Dave Eisenstadt, who recently retired after years of teaching at Atheneum Gifted Magnet in Inver Grove Heights, has seen enthusiasm for gifted programs ebb and flow. School boards, he says, go through phases of saying, “All of our kids are gifted.” And in fact, Atheneum’s gifted students at the middle-school level began to be grouped with so-called “able learners” in 2005, in classes described as honors rather than gifted. Eisenstadt predicts more such chipping away in the near future: “There is a move from parents to say, ‘If you want to be honors, you should get to be honors.’ ”
Eisenstadt chooses his words carefully when countering the idea that all kids are somehow gifted. “They’re all deserving of our attention and our respect,” he says. “But they’re not all gifted.” And he’s adamant that honors classes, in which good grades are the sole goal, are no substitute for gifted ed. “You end up with a class full of teacher-pleasers,” he says.
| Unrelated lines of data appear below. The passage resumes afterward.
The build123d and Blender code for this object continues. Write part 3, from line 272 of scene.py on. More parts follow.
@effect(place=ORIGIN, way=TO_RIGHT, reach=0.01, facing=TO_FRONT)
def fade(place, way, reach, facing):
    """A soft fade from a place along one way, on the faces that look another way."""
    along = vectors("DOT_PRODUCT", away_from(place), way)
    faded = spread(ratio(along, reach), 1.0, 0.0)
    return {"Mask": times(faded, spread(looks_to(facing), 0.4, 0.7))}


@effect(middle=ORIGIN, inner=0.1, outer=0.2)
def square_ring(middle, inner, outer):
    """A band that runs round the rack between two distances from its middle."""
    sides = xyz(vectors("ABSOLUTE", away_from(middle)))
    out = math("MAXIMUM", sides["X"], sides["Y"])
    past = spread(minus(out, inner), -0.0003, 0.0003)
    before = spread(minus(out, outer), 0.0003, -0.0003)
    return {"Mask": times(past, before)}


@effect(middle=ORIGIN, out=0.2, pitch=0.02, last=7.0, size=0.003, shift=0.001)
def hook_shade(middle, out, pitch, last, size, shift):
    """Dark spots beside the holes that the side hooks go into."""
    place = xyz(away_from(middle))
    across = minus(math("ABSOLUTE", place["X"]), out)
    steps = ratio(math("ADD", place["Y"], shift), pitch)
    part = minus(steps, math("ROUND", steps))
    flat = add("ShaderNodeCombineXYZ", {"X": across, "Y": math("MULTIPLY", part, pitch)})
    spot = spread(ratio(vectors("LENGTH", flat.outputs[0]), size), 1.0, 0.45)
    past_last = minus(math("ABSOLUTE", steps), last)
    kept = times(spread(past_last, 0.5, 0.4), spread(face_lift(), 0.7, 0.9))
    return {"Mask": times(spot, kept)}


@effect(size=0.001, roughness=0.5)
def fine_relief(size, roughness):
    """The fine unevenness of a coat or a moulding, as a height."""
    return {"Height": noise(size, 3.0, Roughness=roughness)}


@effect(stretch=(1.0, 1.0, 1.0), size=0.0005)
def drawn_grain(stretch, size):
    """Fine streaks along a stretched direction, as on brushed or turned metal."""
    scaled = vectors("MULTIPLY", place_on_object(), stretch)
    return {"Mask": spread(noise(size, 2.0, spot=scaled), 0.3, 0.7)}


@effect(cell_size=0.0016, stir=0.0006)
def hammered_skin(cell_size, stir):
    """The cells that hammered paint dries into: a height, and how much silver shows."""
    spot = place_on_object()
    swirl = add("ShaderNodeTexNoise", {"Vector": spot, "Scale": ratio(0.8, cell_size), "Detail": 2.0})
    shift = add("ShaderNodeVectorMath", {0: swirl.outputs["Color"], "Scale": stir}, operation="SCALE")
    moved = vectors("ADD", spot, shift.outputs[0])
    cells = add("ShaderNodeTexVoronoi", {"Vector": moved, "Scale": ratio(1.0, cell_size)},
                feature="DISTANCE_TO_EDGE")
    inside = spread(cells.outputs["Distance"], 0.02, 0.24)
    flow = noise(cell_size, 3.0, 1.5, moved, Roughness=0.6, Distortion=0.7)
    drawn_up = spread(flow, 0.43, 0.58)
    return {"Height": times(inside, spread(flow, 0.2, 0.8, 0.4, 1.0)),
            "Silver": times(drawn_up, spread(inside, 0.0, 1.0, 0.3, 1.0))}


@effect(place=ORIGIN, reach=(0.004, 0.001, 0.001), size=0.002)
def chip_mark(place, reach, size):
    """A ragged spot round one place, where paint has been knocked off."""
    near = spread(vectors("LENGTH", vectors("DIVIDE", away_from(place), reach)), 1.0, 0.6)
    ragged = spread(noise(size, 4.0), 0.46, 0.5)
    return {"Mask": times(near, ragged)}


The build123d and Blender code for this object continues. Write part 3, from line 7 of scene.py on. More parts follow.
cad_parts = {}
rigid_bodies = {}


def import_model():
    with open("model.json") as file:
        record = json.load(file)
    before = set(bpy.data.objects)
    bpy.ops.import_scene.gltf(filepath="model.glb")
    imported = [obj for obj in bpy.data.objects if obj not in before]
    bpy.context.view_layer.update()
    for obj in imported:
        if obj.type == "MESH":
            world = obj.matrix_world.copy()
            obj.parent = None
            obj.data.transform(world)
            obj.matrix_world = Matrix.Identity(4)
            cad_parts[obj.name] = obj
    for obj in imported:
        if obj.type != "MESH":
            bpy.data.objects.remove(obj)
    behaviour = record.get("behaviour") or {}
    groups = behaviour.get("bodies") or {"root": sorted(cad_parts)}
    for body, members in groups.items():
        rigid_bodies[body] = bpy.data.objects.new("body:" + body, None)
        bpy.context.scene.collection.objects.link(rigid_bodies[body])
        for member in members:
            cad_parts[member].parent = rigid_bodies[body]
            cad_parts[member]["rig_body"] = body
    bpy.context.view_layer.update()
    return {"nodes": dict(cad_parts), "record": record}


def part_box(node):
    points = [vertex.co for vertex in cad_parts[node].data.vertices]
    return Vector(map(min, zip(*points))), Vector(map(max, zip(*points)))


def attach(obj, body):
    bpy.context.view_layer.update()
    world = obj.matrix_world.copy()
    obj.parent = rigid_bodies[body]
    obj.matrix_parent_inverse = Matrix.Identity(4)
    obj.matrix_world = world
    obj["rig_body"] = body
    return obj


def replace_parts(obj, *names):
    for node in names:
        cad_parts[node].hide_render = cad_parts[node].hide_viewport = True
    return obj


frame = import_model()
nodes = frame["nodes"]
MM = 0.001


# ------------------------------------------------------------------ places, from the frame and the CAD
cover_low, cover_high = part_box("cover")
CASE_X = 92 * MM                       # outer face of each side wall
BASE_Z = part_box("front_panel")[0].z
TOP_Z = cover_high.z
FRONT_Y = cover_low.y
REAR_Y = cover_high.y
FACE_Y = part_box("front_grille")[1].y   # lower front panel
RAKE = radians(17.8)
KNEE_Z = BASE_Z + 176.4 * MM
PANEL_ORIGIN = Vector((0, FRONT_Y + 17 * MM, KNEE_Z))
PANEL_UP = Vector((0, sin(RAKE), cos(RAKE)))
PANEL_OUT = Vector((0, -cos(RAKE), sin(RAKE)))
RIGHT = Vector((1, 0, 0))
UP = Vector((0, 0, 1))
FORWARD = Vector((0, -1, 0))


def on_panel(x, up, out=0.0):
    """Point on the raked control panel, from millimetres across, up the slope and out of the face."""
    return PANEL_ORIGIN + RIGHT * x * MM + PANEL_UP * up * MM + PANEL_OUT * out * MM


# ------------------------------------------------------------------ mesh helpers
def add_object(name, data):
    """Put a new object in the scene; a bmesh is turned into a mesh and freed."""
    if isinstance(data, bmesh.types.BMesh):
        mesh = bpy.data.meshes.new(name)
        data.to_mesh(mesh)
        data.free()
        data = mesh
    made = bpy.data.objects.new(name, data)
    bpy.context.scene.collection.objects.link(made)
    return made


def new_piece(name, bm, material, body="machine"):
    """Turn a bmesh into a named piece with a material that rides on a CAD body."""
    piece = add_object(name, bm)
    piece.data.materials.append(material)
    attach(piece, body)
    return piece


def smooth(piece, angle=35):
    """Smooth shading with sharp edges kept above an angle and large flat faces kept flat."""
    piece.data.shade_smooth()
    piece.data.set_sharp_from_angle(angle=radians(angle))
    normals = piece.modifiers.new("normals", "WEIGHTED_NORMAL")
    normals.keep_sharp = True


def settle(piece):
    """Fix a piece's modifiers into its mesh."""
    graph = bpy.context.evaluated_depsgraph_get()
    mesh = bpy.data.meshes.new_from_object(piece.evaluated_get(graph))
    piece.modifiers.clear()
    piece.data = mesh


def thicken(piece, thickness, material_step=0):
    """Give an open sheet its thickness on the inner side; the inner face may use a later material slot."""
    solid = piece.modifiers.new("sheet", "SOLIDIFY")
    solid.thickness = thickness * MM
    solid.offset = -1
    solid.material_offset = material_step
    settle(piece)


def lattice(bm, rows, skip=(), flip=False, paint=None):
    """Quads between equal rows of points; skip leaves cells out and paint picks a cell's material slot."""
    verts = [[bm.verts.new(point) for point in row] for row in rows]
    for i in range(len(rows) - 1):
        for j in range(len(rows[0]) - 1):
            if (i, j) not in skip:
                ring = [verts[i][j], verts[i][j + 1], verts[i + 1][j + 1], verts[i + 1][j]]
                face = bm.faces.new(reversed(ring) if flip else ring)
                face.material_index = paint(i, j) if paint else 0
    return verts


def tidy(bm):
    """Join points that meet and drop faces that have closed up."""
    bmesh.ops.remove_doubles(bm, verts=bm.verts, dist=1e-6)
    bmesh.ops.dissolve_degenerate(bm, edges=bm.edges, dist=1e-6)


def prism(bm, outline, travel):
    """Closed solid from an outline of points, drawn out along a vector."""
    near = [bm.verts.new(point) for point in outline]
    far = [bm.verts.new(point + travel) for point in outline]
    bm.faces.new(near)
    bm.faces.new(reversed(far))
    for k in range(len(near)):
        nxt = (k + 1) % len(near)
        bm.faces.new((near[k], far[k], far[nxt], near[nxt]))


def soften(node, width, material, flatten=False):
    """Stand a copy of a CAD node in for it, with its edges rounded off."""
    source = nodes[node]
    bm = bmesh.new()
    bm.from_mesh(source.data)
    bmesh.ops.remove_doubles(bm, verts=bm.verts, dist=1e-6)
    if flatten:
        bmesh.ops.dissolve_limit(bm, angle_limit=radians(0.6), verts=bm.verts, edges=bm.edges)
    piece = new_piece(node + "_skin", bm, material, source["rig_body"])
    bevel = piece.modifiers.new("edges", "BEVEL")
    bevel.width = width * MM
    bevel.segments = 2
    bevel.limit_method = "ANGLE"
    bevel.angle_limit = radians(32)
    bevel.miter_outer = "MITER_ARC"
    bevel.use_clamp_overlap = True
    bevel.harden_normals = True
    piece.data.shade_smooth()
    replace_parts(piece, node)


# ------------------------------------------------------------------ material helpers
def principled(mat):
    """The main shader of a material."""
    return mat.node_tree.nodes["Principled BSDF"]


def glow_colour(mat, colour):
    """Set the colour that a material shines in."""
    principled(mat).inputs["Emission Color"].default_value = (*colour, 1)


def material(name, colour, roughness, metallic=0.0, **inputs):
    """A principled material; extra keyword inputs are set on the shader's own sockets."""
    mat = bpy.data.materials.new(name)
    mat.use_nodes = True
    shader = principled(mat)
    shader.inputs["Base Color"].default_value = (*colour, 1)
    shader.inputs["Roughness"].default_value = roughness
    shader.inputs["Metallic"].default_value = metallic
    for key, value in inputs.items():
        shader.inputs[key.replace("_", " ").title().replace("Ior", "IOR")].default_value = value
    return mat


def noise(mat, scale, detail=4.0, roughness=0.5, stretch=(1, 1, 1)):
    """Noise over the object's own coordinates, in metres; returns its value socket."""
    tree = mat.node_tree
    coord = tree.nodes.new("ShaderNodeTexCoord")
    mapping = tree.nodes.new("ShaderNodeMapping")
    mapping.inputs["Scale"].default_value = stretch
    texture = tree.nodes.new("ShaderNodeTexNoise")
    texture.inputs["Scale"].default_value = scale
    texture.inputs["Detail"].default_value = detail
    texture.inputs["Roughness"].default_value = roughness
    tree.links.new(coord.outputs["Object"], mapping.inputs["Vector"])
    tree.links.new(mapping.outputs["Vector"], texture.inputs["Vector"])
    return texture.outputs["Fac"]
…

Being gifted isn’t about meeting some arbitrary goal, he says, or passing whatever test is put in front of you. It’s about seeing what you can do when there are no limits at all.
“Our whole society is focused on getting everyone up to a minimum—and leaving them there,” Eisenstadt says. “But we need people way beyond average. We need leaders. It’s criminal to leave them behind.”
Tim Gihring is a senior editor at Minnesota Monthly.